>> begin RECORDS FOR THIS EXERCISE

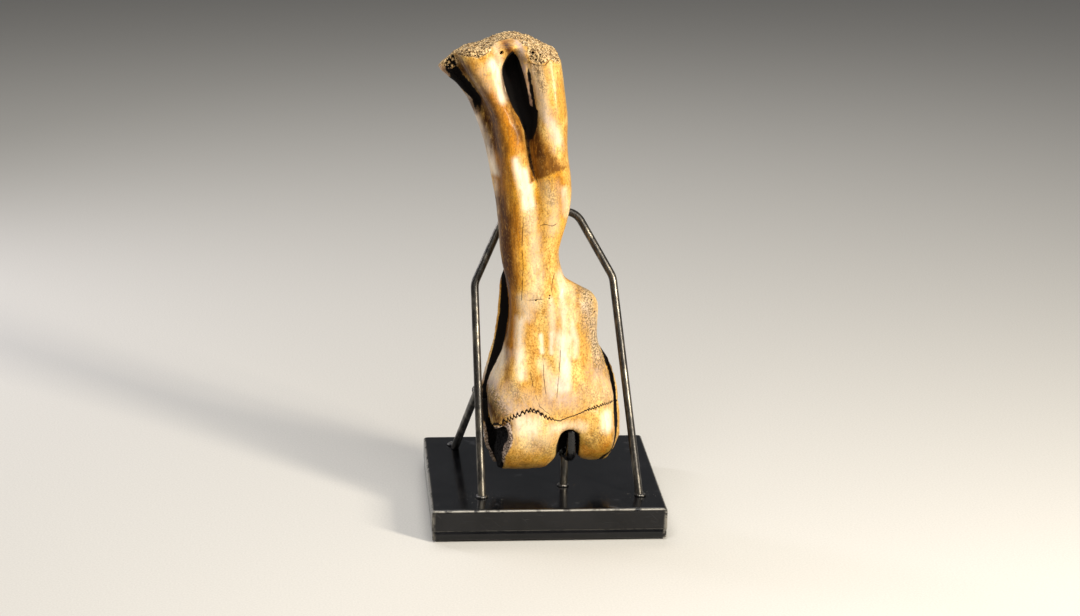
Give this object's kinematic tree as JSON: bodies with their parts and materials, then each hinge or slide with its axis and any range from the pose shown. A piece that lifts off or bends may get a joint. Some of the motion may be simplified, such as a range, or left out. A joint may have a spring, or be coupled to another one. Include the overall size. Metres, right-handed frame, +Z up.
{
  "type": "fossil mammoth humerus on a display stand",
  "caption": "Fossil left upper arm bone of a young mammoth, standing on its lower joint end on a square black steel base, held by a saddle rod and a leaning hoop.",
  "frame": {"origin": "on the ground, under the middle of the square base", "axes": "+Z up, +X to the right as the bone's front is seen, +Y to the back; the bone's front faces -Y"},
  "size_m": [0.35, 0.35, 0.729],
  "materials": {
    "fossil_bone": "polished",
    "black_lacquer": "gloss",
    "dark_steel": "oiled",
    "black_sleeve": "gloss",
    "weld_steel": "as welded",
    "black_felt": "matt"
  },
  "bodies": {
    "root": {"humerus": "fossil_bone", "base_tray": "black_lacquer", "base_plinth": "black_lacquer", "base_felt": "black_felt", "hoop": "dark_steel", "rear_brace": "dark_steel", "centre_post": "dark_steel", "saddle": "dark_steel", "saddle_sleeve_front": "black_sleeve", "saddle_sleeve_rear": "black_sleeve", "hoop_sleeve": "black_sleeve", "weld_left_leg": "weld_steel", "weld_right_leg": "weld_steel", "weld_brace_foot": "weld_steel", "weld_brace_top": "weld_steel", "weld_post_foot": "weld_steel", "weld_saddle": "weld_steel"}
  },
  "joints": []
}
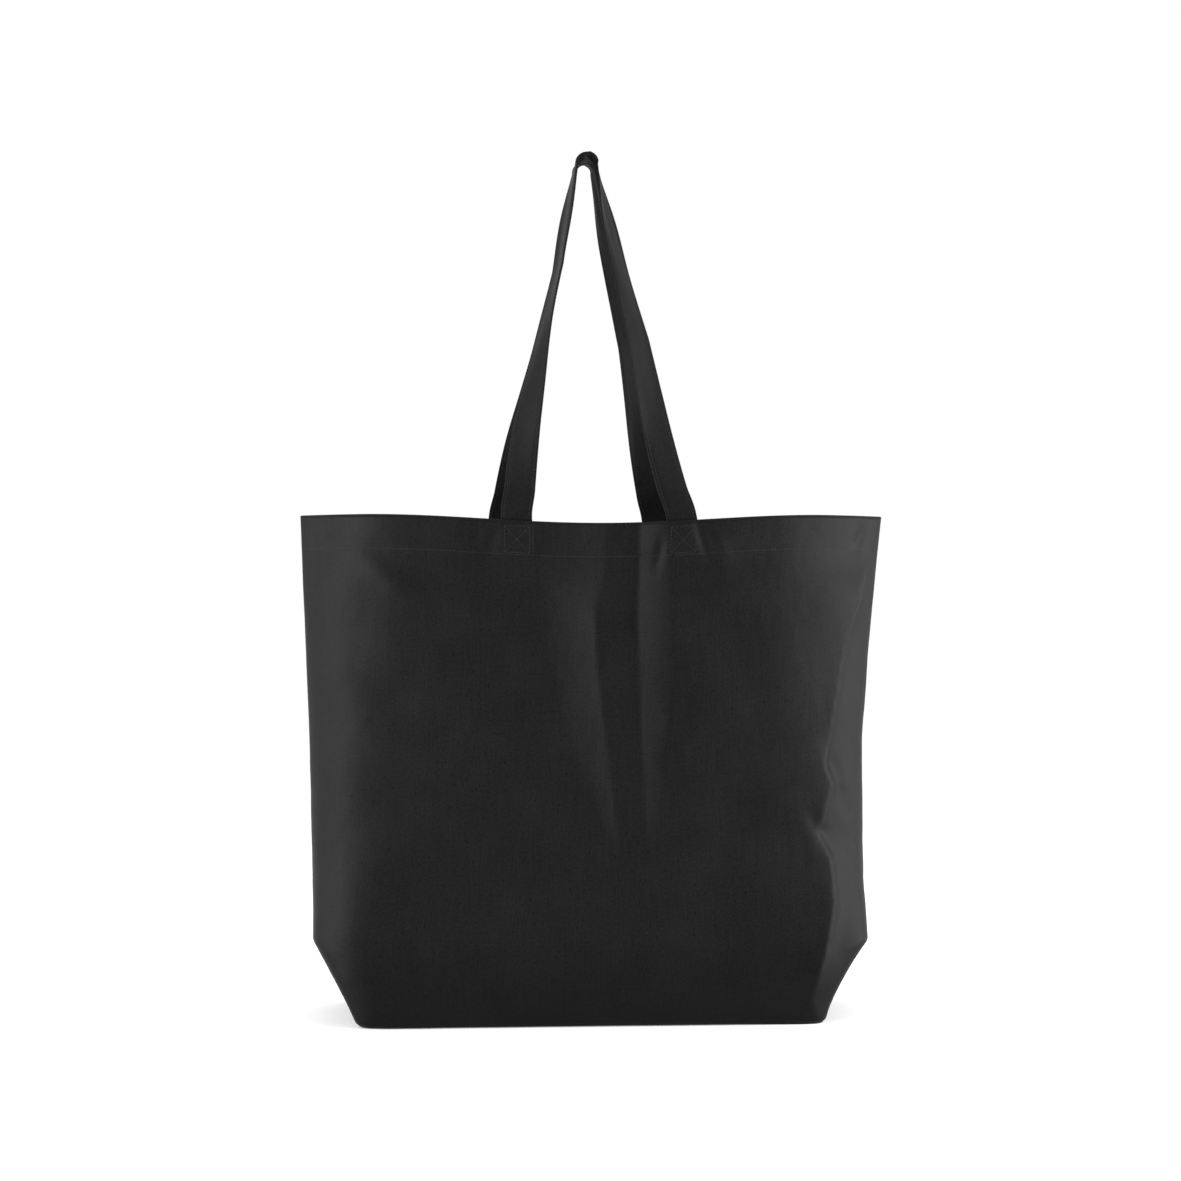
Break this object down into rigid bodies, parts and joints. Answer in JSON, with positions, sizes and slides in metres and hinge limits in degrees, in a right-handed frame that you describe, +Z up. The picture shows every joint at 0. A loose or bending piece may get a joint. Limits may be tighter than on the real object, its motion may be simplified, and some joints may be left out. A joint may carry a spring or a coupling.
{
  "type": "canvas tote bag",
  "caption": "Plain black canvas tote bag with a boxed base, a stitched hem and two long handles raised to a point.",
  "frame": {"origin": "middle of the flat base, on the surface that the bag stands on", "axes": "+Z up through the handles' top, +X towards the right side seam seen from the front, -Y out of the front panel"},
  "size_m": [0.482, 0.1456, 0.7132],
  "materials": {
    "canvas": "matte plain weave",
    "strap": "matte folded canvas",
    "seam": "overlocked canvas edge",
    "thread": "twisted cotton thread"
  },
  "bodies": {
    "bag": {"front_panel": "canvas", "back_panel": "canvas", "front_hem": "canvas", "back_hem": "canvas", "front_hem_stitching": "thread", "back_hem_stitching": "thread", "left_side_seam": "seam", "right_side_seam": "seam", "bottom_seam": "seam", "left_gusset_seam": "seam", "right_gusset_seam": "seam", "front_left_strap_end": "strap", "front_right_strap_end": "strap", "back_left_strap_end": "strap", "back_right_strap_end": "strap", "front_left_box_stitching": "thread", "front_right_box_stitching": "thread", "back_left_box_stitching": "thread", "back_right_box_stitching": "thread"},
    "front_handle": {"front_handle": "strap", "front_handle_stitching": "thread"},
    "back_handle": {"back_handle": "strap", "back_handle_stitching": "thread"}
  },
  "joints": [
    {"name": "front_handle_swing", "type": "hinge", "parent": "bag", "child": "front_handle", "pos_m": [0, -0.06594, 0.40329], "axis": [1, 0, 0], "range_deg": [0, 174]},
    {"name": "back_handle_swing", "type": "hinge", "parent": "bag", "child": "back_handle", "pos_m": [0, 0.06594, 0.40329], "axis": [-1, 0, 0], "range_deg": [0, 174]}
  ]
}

>> end RECORDS FOR THIS EXERCISE

> GOAL: Set down each entry again, unchanged.

> COMPLETED EXERCISE:
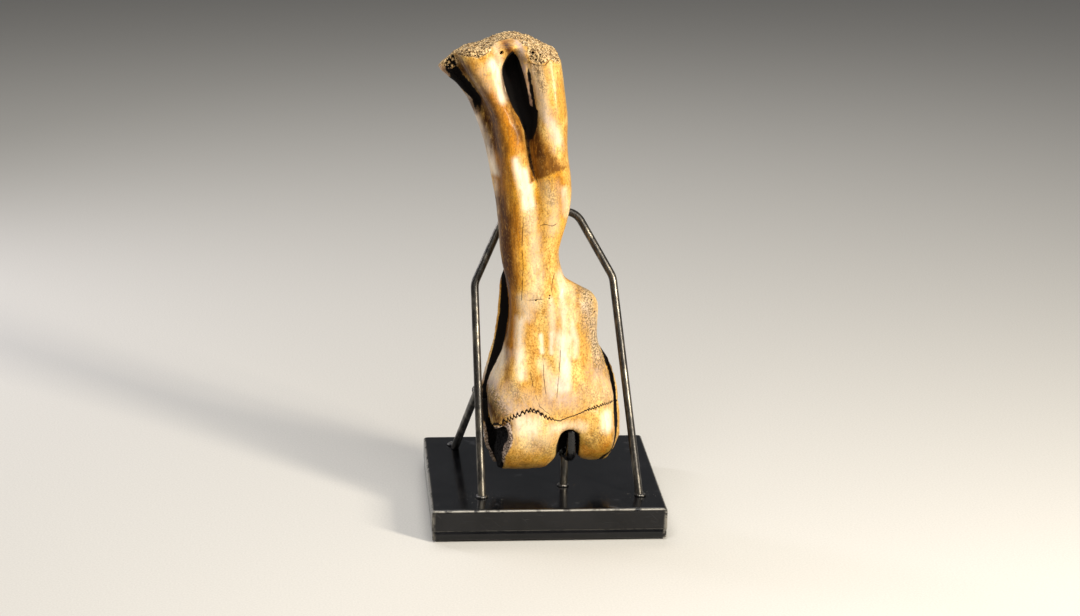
Give this object's kinematic tree as JSON: bodies with their parts and materials, then each hinge or slide with its axis and any range from the pose shown. A piece that lifts off or bends may get a joint. Some of the motion may be simplified, such as a range, or left out. A joint may have a spring, or be coupled to another one. Include the overall size. Metres, right-handed frame, +Z up.
{
  "type": "fossil mammoth humerus on a display stand",
  "caption": "Fossil left upper arm bone of a young mammoth, standing on its lower joint end on a square black steel base, held by a saddle rod and a leaning hoop.",
  "frame": {"origin": "on the ground, under the middle of the square base", "axes": "+Z up, +X to the right as the bone's front is seen, +Y to the back; the bone's front faces -Y"},
  "size_m": [0.35, 0.35, 0.729],
  "materials": {
    "fossil_bone": "polished",
    "black_lacquer": "gloss",
    "dark_steel": "oiled",
    "black_sleeve": "gloss",
    "weld_steel": "as welded",
    "black_felt": "matt"
  },
  "bodies": {
    "root": {"humerus": "fossil_bone", "base_tray": "black_lacquer", "base_plinth": "black_lacquer", "base_felt": "black_felt", "hoop": "dark_steel", "rear_brace": "dark_steel", "centre_post": "dark_steel", "saddle": "dark_steel", "saddle_sleeve_front": "black_sleeve", "saddle_sleeve_rear": "black_sleeve", "hoop_sleeve": "black_sleeve", "weld_left_leg": "weld_steel", "weld_right_leg": "weld_steel", "weld_brace_foot": "weld_steel", "weld_brace_top": "weld_steel", "weld_post_foot": "weld_steel", "weld_saddle": "weld_steel"}
  },
  "joints": []
}
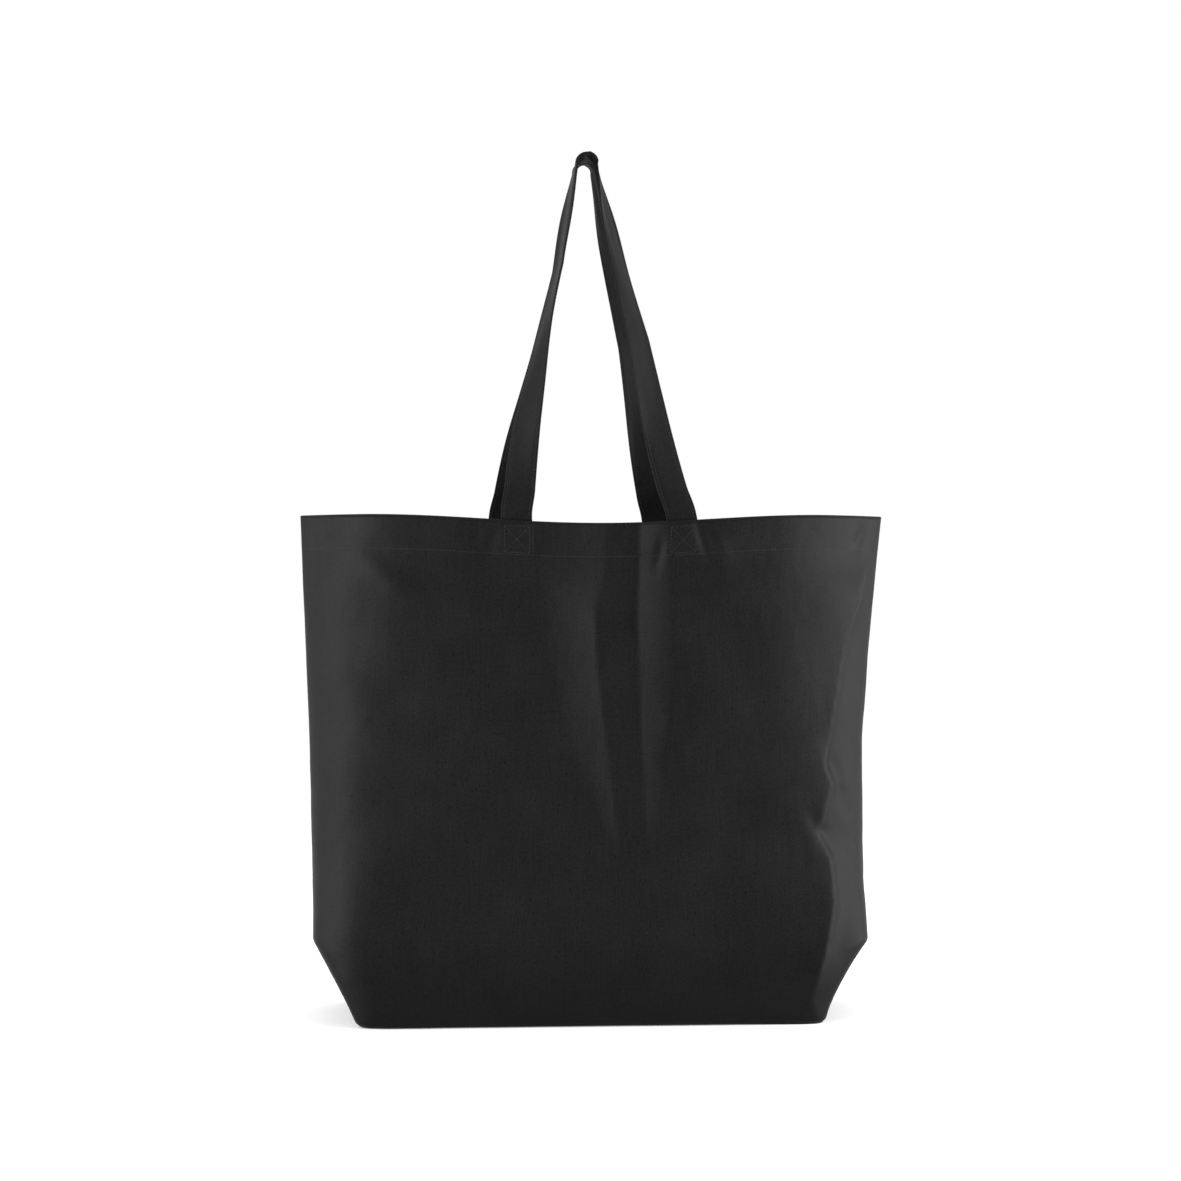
Break this object down into rigid bodies, parts and joints. Answer in JSON, with positions, sizes and slides in metres and hinge limits in degrees, in a right-handed frame that you describe, +Z up. The picture shows every joint at 0. A loose or bending piece may get a joint. Limits may be tighter than on the real object, its motion may be simplified, and some joints may be left out. A joint may carry a spring or a coupling.
{
  "type": "canvas tote bag",
  "caption": "Plain black canvas tote bag with a boxed base, a stitched hem and two long handles raised to a point.",
  "frame": {"origin": "middle of the flat base, on the surface that the bag stands on", "axes": "+Z up through the handles' top, +X towards the right side seam seen from the front, -Y out of the front panel"},
  "size_m": [0.482, 0.1456, 0.7132],
  "materials": {
    "canvas": "matte plain weave",
    "strap": "matte folded canvas",
    "seam": "overlocked canvas edge",
    "thread": "twisted cotton thread"
  },
  "bodies": {
    "bag": {"front_panel": "canvas", "back_panel": "canvas", "front_hem": "canvas", "back_hem": "canvas", "front_hem_stitching": "thread", "back_hem_stitching": "thread", "left_side_seam": "seam", "right_side_seam": "seam", "bottom_seam": "seam", "left_gusset_seam": "seam", "right_gusset_seam": "seam", "front_left_strap_end": "strap", "front_right_strap_end": "strap", "back_left_strap_end": "strap", "back_right_strap_end": "strap", "front_left_box_stitching": "thread", "front_right_box_stitching": "thread", "back_left_box_stitching": "thread", "back_right_box_stitching": "thread"},
    "front_handle": {"front_handle": "strap", "front_handle_stitching": "thread"},
    "back_handle": {"back_handle": "strap", "back_handle_stitching": "thread"}
  },
  "joints": [
    {"name": "front_handle_swing", "type": "hinge", "parent": "bag", "child": "front_handle", "pos_m": [0, -0.06594, 0.40329], "axis": [1, 0, 0], "range_deg": [0, 174]},
    {"name": "back_handle_swing", "type": "hinge", "parent": "bag", "child": "back_handle", "pos_m": [0, 0.06594, 0.40329], "axis": [-1, 0, 0], "range_deg": [0, 174]}
  ]
}